I'd say it was a good 20 minutes before the balloon finally came floating by, very low over the horizon. They didn't get any higher than this, then floated to a landing nearby.

This is a perfect example of picturing a moment so vividly in our imagination and how we can go about capturing it.  

This also speaks to another point I want to make: You don't need to go to exotic locales to take good photographs. Take them where you live.

Visit the same sights over and over again. You will get a different result every time. I've shot this bridge many times over the years, and the photographs were are all unique in their own way.

ISO 100  |  0.5 seconds  |  f /29.0

When I take a photograph of a waterfall, I generally want to starve the exposure of light.
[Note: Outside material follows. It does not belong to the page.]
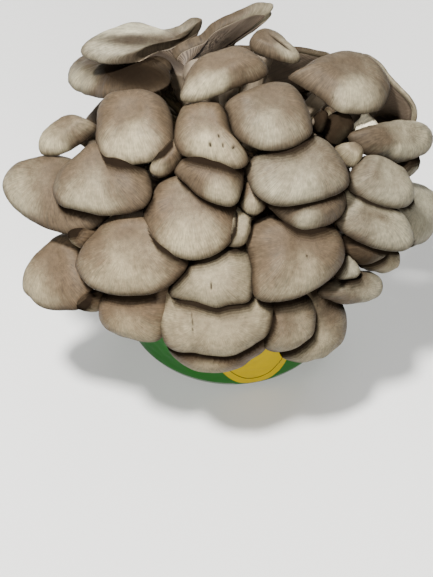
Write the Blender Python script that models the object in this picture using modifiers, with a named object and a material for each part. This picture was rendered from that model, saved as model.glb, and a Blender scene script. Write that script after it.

Here, I set the ISO first, then the Aperture. My objective was not for depth-of-field, although everything here IS in focus, it was to throttle down the light as much as possible, to really slow down the Shutter-Speed. 

Here's the thing about waterfalls, you HAVE to be careful about (A) the volume of water that is in motion and (B) the lighting conditions.

The more water is concentrated in a specific area, the greater the chance it will be an unrecoverable bright hotspot (no detail). For this reason alone, photographing on a bright sunny day is not advisable (such as I did here).

Overcast days are actually the best, and early in the morning is even better (overcast or otherwise).

With a waterfall, once I take the picture, I view the histogram to see if I have any clipping in the bright highlights. If I am pleased with things, I will look at how the water looks at that particular Shutter-Speed.

Sometimes I will shoot a range of photos at different Shutter-Speeds, and see which range works the best for that particular waterfall at this particular time.

Take multiple photographs, from different perspectives and heights. 

Exhaust your creativity in these moments and have fun.

I know you can do it.

“There is only you and your camera. The limitations in your photography are in yourself, for what we see is what we are.”